Il y eut un temps, comme on voit, que les femmes, craignant que leurs bijoux ne parlassent, étaient suffoquées, se mouraient : mais il en vint un autre, qu'elles se mirent au-dessus de cette frayeur, se défirent des muselières et n'eurent plus que des vapeurs.
La favorite avait, entre ses complaisantes, une fille singulière. Son humeur était charmante, quoique inégale. Elle changeait de visage dix fois par jour ; mais quel que fût celui qu'elle prît, il plaisait. Unique dans sa mélancolie, ainsi que dans sa gaieté, il lui échappait, dans ses moments les plus extravagants, des propos d'un sens exquis ; et il lui venait, dans les accès de sa tristesse, des extravagances très réjouissantes.
Mirzoza s'était si bien faite à Callirhoé, c'était le nom de cette jeune folle, qu'elle ne pouvait presque s'en passer. Une fois que le sultan se plaignait à la favorite de je ne sais quoi d'inquiet et de froid qu'il lui remarquait :
« Prince, lui dit-elle, embarrassée de ses reproches, sans mes trois bêtes, mon serin, ma chartreuse et Callirhoé, je ne vaux rien ; et vous voyez bien que la dernière me manque...
Et pourquoi n'est-elle pas ici ? lui demanda Mangogul.
Je ne sais, répondit Mirzoza ; mais il y a quelques mois qu'elle m'annonça que, si Mazul faisait la campagne, elle ne pourrait se dispenser d'avoir des vapeurs ; et Mazul partit hier...
Passe encore pour celle-là, répliqua le sultan. Voilà ce qui s'appelle des vapeurs bien fondées. Mais vis-à-vis de quoi s'avisent d'en avoir cent autres, dont les maris sont tout jeunes, et qui ne se laissent pas manquer d'amants ?
Prince, répondit un courtisan, c'est une maladie à la mode. C'est un air à une femme que d'avoir des vapeurs. Sans amants et sans vapeurs, on n'a aucun usage du monde ; et il n'y a pas une bourgeoise à Banza qui ne s'en donne. »
Mangogul sourit et se détermina sur-le-champ à visiter quelques-unes de ces vaporeuses. Il alla droit chez Salica. Il la trouva couchée, la gorge découverte, les yeux allumés, la tête échevelée, et à son chevet le petit médecin bègue et bossu Farfadi, qui lui faisait des contes.
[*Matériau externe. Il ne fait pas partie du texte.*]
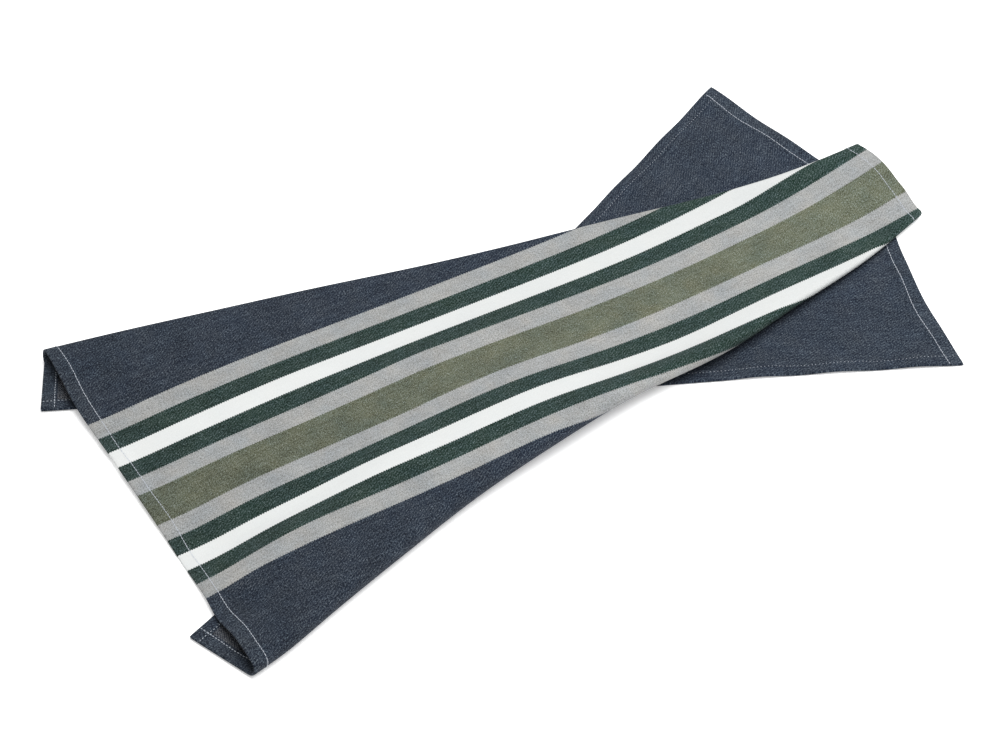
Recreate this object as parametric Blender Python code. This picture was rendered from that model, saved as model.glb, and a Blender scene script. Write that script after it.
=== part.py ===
import bmesh
import bpy
import numpy as np
from mathutils import Vector

# Tea towel, one hemmed woven sheet laid with both sides folded under and fanned out at the far end
# Lengths in the tables are millimetres, the object is built in metres
MM = 0.001
LENGTH = 700.0
WIDTH = 500.0
LIE_SHARE = 0.978

# Sheet thickness, half values are what the two faces are offset by
CLOTH = 1.5
HEM = 2.4
END_HEM_WIDTH = 11.0
SIDE_HEM_WIDTH = 9.5
HEM_STEP = 2.0

# Bend where a side panel turns back out under the strip
VALLEY_RADIUS = 1.4
FLAP_WIDTH = 9.5
FLAP_RISE = 6.0
TURN_BEFORE = 10.0
TURN_LENGTH = 40.0

# Grid of the sheet
STRIP_COLUMNS = 6
BEND_COLUMNS = 5
UNDER_COLUMNS = 4
VALLEY_COLUMNS = 4
HEM_LEAD = 2.0
NEAR_ROWS = 13
TURN_ROWS = 8
FAR_ROWS = 17
NEAR_FROM, NEAR_TO = -320.0, -80.0
TURN_FROM, TURN_TO = -72.0, -16.0
FAR_FROM, FAR_TO = 0.0, 320.0

# Stations along the towel, x is the place along its length
# bow is how far the middle stripe lies off the centre line
# fold_a and fold_b are the outer lines of the two long folds, each measured to its own side
# crest, mid and low are heights: on the fold, half way in, and under the fold
# pull_a and pull_b are how far each fold is drawn along the towel
STATION_COLUMNS = ("x", "bow", "fold_a", "crest_a", "low_a", "mid_a", "mid",
                   "mid_b", "low_b", "crest_b", "fold_b", "pull_a", "pull_b")
STATIONS = (
    (-343, 5.5, 187.0, 15.3, 3.0, 7.0, 4.4, 3.2, 2.0, 15.0, 173.4, 3.0, -4.5),
    (-320, 4.8, 183.0, 13.8, 3.0, 7.2, 5.0, 5.5, 2.0, 15.2, 168.6, 2.4, -3.0),
    (-280, 3.5, 174.5, 13.0, 3.0, 9.0, 8.5, 13.0, 2.0, 16.5, 157.0, 1.5, -2.0),
    (-200, 1.0, 156.2, 11.5, 2.6, 10.0, 11.0, 18.5, 2.4, 19.0, 134.5, 0.0, 0.0),
    (-120, -1.5, 138.8, 7.5, 2.2, 9.0, 13.5, 20.0, 4.5, 21.5, 114.5, 0.0, 0.0),
    (-40, -4.0, 119.0, 5.4, 2.2, 7.0, 13.5, 20.5, 12.0, 25.0, 103.0, 0.0, 0.0),
    (40, -9.0, 99.2, 6.6, 3.4, 7.5, 10.5, 13.0, 12.0, 20.0, 92.0, 0.0, 0.0),
    (120, -12.0, 81.2, 7.6, 3.8, 7.4, 10.0, 10.5, 7.0, 14.5, 88.0, 0.0, 0.0),
    (200, -11.5, 61.6, 10.5, 4.4, 9.2, 10.0, 11.0, 3.6, 13.0, 74.6, -1.0, 0.0),
    (270, -9.5, 46.6, 16.5, 7.5, 12.8, 11.0, 8.8, 3.5, 10.0, 60.8, -3.5, 0.0),
    (343, -4.5, 39.3, 22.0, 13.0, 20.5, 15.0, 8.5, 3.5, 7.0, 41.5, -8.0, 0.0),
)

# Where the side edge and the hidden inner fold of each panel lie on the surface
# corner is the near corner, turn is where the edge turns back out
# fold_end and fan_corner are at the far hem
# y is measured to the panel's own side, edge_bow and hem_bow are how far the fan's two edges curve in
PANEL_COLUMNS = ("corner_x", "corner_y", "turn_u", "turn_x", "turn_y", "fold_end_x", "fold_end_y",
                 "fan_corner_x", "fan_corner_y", "edge_bow", "hem_bow")
PANELS = {
    "a": (-366.0, 140.0, -60.0, -100.0, 11.0, 320.0, 15.0, 278.0, 170.0, 2.0, 1.5),
    "b": (-371.0, 116.0, -49.0, -80.0, 21.0, 326.0, 15.0, 281.0, 190.0, 3.0, 4.5),
}

NAVY = (0.045, 0.062, 0.098, 1.0)


def clear_scene():
    for thing in list(bpy.data.objects):
        bpy.data.objects.remove(thing, do_unlink=True)


def ease(value):
    part = min(max(value, 0.0), 1.0)
    return part * part * (3.0 - 2.0 * part)


def through(places, values, at, flat_ends=False):
    # Smooth curve through the given values, with level ends when asked
    count = len(places)
    slopes = []
    for i in range(count):
        before = max(i - 1, 0)
        after = min(i + 1, count - 1)
        slopes.append((values[after] - values[before]) / (places[after] - places[before]))
    if flat_ends:
        slopes[0] = 0.0
        slopes[-1] = 0.0
    index = 0
    while index < count - 2 and at > places[index + 1]:
        index += 1
    span = places[index + 1] - places[index]
    t = (at - places[index]) / span
    start = (1.0 + 2.0 * t) * (1.0 - t) ** 2 * values[index]
    end = t * t * (3.0 - 2.0 * t) * values[index + 1]
    lead = t * (1.0 - t) ** 2 * span * slopes[index]
    trail = t * t * (t - 1.0) * span * slopes[index + 1]
    return start + end + lead + trail


def station(name, x):
    column = STATION_COLUMNS.index(name)
    return through([row[0] for row in STATIONS], [row[column] for row in STATIONS], x)


def hem_share(from_edge, width):
    return 1.0 - ease((from_edge - width) / HEM_STEP)


def half_thickness(from_side, from_end):
    share = max(hem_share(from_side, SIDE_HEM_WIDTH), hem_share(from_end, END_HEM_WIDTH))
    return 0.5 * (CLOTH + (HEM - CLOTH) * share)


def strip_height(x, t):
    # Height of the upper strip, t runs from -1 at fold b to 1 at fold a
    names = ("crest_b", "mid_b", "mid", "mid_a", "crest_a")
    heights = [station(name, x) for name in names]
    return through((-1.0, -0.5, 0.0, 0.5, 1.0), heights, t, flat_ends=True)


def bend_centre(side, x):
    radius = 0.5 * (station("crest_" + side, x) - station("low_" + side, x))
    return station("fold_" + side, x) - radius, radius


def strip_points(side, u):
    # Upper strip from its middle out to where the fold begins
    sign = 1.0 if side == "a" else -1.0
    x = u * LIE_SHARE
    bow = sign * station("bow", x)
    centre, _ = bend_centre(side, x)
    points = []
    for i in range(1, STRIP_COLUMNS + 1):
        t = i / STRIP_COLUMNS
        pull = t * t * station("pull_" + side, x)
        points.append((x + pull, bow + t * (centre - bow), strip_height(x, sign * t)))
    return points


def bend_points(side, u):
    # Round fold at the side, the weft runs along it at a slant because the fold line is slanted
    x = u * LIE_SHARE
    step = 10.0
    centre, radius = bend_centre(side, x)
    slope = (bend_centre(side, x + step)[0] - bend_centre(side, x - step)[0]) / (2.0 * step)
    slant = np.arctan(slope)
    along = np.array((np.cos(slant), np.sin(slant)))
    across = np.array((-np.sin(slant), np.cos(slant)))
    crest = station("crest_" + side, x)
    start = x + station("pull_" + side, x)
    points = []
    for i in range(1, BEND_COLUMNS + 1):
        turn = np.pi * i / BEND_COLUMNS
        run = turn * radius / np.cos(slant)
        spot = np.array((start, centre)) + along * run * np.sin(slant) + across * radius * np.sin(turn)
        points.append((spot[0], spot[1], crest - radius * (1.0 - np.cos(turn))))
    return points


def under_points(side, u, foot, from_end):
    # Panel under the strip, the hidden fold, and the fan that comes back out on the surface
    panel = dict(zip(PANEL_COLUMNS, PANELS[side]))
    half = 0.5 * LENGTH
    floor = half_thickness(0.0, from_end)
    near = (u + half) / (panel["turn_u"] + half)
    far = (u - panel["turn_u"]) / (half - panel["turn_u"])
    corner = np.array((panel["corner_x"], panel["corner_y"]))
    vertex = np.array((panel["turn_x"], panel["turn_y"]))
    fold_end = np.array((panel["fold_end_x"], panel["fold_end_y"]))
    fan_corner = np.array((panel["fan_corner_x"], panel["fan_corner_y"]))
    heel = np.array(foot[:2])

    turned = ease((u - panel["turn_u"] + TURN_BEFORE) / TURN_LENGTH)
    angle = max(np.pi * turned, 0.001)
    arc = np.pi * VALLEY_RADIUS
    free_edge = corner + (vertex - corner) * near
    inward = (free_edge - heel) / np.linalg.norm(free_edge - heel)
    free_hinge = free_edge - inward * (FLAP_WIDTH + arc)
    fold_hinge = vertex + (fold_end - vertex) * far
    hinge = free_hinge + (fold_hinge - free_hinge) * turned
    inward = (hinge - heel) / np.linalg.norm(hinge - heel)
    rise = 2.0 * VALLEY_RADIUS * turned + FLAP_RISE * np.sin(np.pi * turned)
    top = floor + rise

    fan = fan_corner - fold_end
    reach = np.linalg.norm(fan)
    outward = fan / reach
    width = max(FLAP_WIDTH, reach * far - panel["edge_bow"] * np.sin(np.pi * far))
    length = np.linalg.norm(hinge - heel)
    # Each entry is x, y, height, distance from the side edge
    points = []
    lead = 1.0 - HEM_LEAD / length
    for i in range(1, UNDER_COLUMNS + 1):
        t = lead * i / (UNDER_COLUMNS - 1) if i < UNDER_COLUMNS else 1.0
        spot = heel + (hinge - heel) * t
        height = foot[2] + (top - foot[2]) * ease(t)
        points.append((spot[0], spot[1], height, width + arc + (1.0 - t) * length))
    radius = arc / angle
    for i in range(1, VALLEY_COLUMNS + 1):
        turn = angle * i / VALLEY_COLUMNS
        spot = hinge + inward * radius * np.sin(turn)
        height = top - radius * (1.0 - np.cos(turn))
        points.append((spot[0], spot[1], height, width + arc * (1.0 - i / VALLEY_COLUMNS)))
    start = np.array(points[-1][:2])
    start_height = points[-1][2]
    swing = np.cos(angle)
    direction = inward * swing if swing > 0.0 else -outward * swing
    inner = max(width - SIDE_HEM_WIDTH - HEM_STEP, 0.25 * width)
    hem_line = max(width - SIDE_HEM_WIDTH, 0.45 * width)
    for place in (inner / 3.0, 2.0 * inner / 3.0, inner, hem_line, width):
        spot = start + direction * place
        spot[0] -= panel["hem_bow"] * ease(2.0 * far - 1.0) * np.sin(np.pi * place / width)
        side_gap = width - place
        rest = half_thickness(side_gap, from_end)
        height = rest + (start_height - rest) * (1.0 - ease(3.0 * place / width)) if turned < 1.0 else rest
        points.append((spot[0], spot[1], height, side_gap))
    return points


def row_points(u):
    # One line across the cloth from edge b to edge a, as x, y, height, half thickness
    from_end = 0.5 * LENGTH - abs(u)
    plain = half_thickness(WIDTH, from_end)
    x = u * LIE_SHARE
    middle = (x, station("bow", x), station("mid", x), plain)
    halves = {}
    for side in ("a", "b"):
        sign = 1.0 if side == "a" else -1.0
        line = strip_points(side, u) + bend_points(side, u)
        half = [(p[0], sign * p[1], p[2], plain) for p in line]
        for p in under_points(side, u, line[-1], from_end):
            half.append((p[0], sign * p[1], p[2], half_thickness(p[3], from_end)))
        halves[side] = half
    return list(reversed(halves["b"])) + [middle] + halves["a"]


def row_places():
    end = 0.5 * LENGTH
    inner = end - END_HEM_WIDTH
    near = [-end, -inner, -inner + HEM_STEP]
    near += list(np.linspace(NEAR_FROM, NEAR_TO, NEAR_ROWS))
    turn = list(np.linspace(TURN_FROM, TURN_TO, TURN_ROWS))
    far = list(np.linspace(FAR_FROM, FAR_TO, FAR_ROWS))
    far += [inner - HEM_STEP, inner, end]
    return near + turn + far


def sheet_mesh():
    grid = np.array([row_points(u) for u in row_places()])
    middle = grid[:, :, :3]
    half = grid[:, :, 3:]
    along = np.gradient(middle, axis=0)
    across = np.gradient(middle, axis=1)
    normal = np.cross(along, across)
    normal /= np.linalg.norm(normal, axis=2, keepdims=True)
    front = middle + normal * half
    back = middle - normal * half
    both = np.stack((front, back))
    # Nothing reaches below the surface it lies on
    both[..., 2] = np.maximum(both[..., 2], 0.0)
    low = both.reshape(-1, 3).min(axis=0)
    high = both.reshape(-1, 3).max(axis=0)
    both -= np.array((0.5 * (low[0] + high[0]), 0.5 * (low[1] + high[1]), low[2]))
    return both * MM


def build_towel():
    both = sheet_mesh()
    rows, columns = both.shape[1:3]
    bm = bmesh.new()
    front = [[bm.verts.new(Vector(both[0, r, c])) for c in range(columns)] for r in range(rows)]
    back = [[bm.verts.new(Vector(both[1, r, c])) for c in range(columns)] for r in range(rows)]
    for r in range(rows - 1):
        for c in range(columns - 1):
            bm.faces.new((front[r][c], front[r + 1][c], front[r + 1][c + 1], front[r][c + 1]))
            bm.faces.new((back[r][c], back[r][c + 1], back[r + 1][c + 1], back[r + 1][c]))
    for r in range(rows - 1):
        bm.faces.new((front[r][0], back[r][0], back[r + 1][0], front[r + 1][0]))
        bm.faces.new((front[r][-1], front[r + 1][-1], back[r + 1][-1], back[r][-1]))
    for c in range(columns - 1):
        bm.faces.new((front[0][c], front[0][c + 1], back[0][c + 1], back[0][c]))
        bm.faces.new((front[-1][c], back[-1][c], back[-1][c + 1], front[-1][c + 1]))
    bmesh.ops.triangulate(bm, faces=bm.faces[:])
    bmesh.ops.recalc_face_normals(bm, faces=bm.faces[:])
    mesh = bpy.data.meshes.new("towel")
    bm.to_mesh(mesh)
    bm.free()
    towel = bpy.data.objects.new("towel", mesh)
    bpy.context.scene.collection.objects.link(towel)
    return towel


def cloth_material():
    material = bpy.data.materials.new("navy_cotton")
    material.use_nodes = True
    shader = material.node_tree.nodes["Principled BSDF"]
    shader.inputs["Base Color"].default_value = NAVY
    shader.inputs["Roughness"].default_value = 0.9
    return material


clear_scene()
towel = build_towel()
towel.data.materials.append(cloth_material())
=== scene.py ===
import math

import bpy
import numpy as np
from mathutils import Matrix, Vector


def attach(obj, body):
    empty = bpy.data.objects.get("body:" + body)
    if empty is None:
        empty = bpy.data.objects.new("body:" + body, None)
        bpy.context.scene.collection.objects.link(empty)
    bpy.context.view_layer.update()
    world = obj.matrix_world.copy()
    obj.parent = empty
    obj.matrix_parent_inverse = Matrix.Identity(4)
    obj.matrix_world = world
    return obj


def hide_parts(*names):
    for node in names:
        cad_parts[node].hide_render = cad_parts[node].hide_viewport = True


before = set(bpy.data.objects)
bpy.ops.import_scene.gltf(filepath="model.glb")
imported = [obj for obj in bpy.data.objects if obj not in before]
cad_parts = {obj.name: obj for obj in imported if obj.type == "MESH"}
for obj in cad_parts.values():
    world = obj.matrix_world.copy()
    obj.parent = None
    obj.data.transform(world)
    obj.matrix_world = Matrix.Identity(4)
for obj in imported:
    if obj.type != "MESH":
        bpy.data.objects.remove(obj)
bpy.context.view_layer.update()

# Sizes of the cloth, in millimetres
MM = 0.001
LENGTH = 700.0
WIDTH = 500.0
HALF_LENGTH = 0.5 * LENGTH
HALF_WIDTH = 0.5 * WIDTH
# Length of the lying strip as a share of its flat length: its low waves take up the rest
LIE_SHARE = 0.978
# Place of the frame's origin in the coordinates of the tables below
ORIGIN = (-14.251, -1.056)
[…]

Cependant elle allongeait un bras, puis un autre, bâillait, soupirait, se portait la main sur le front et s'écriait douloureusement : « Ahi... Je n'en puis plus... Ouvrez les fenêtres... Donnez-moi de l'air... Je n'en puis plus ; je me meurs... »
Mangogul prit le moment que ses femmes troublées aidaient Farfadi à alléger ses couvertures, pour tourner sa bague sur elle ; et l'on entendit à l'instant : « Ôh ! que je m'ennuie de ce train ! Voilà-t-il pas que madame s'est mis en tête d'avoir des vapeurs ! Cela durera la huitaine ; et je veux mourir si je sais à propos de quoi : car après les efforts de Farfadi pour déraciner ce mal, il me semble qu'il a tort de persister. »
« Bon, dit le sultan en retournant sa bague, j'entends. Celle-ci a des vapeurs en faveur de son médecin. Voyons ailleurs. »
Il passa de l'hôtel de Salica dans celui d'Arsinoé, qui n'en est pas éloigné. Il entendit, dès l'entrée de son appartement, de grands éclats de rire et s'avança, comptant la trouver en compagnie : cependant elle était seule ; et Mangogul n'en fut pas trop surpris. « Une femme se donnant des vapeurs, elle se les donne apparemment, dit-il, tristes ou gaies, selon qu'il est à propos. »
Il tourna sa bague sur elle, et sur-le-champ son bijou se mit à rire à gorge déployée. Il passa brusquement de ses ris immodérés à des lamentations ridicules sur l'absence de Narcès, à qui il conseillait en bon ami de hâter son retour, et continua sur nouveaux frais à sangloter, pleurer, gémir, soupirer, se désespérer, comme s'il eût enterré tous les siens.
Le sultan se contenant à peine d'éclater d'une affliction si bizarre, retourna sa bague et partit, laissant Arsinoé et son bijou se lamenter tout à leur aise et concluant en lui-même la fausseté du proverbe.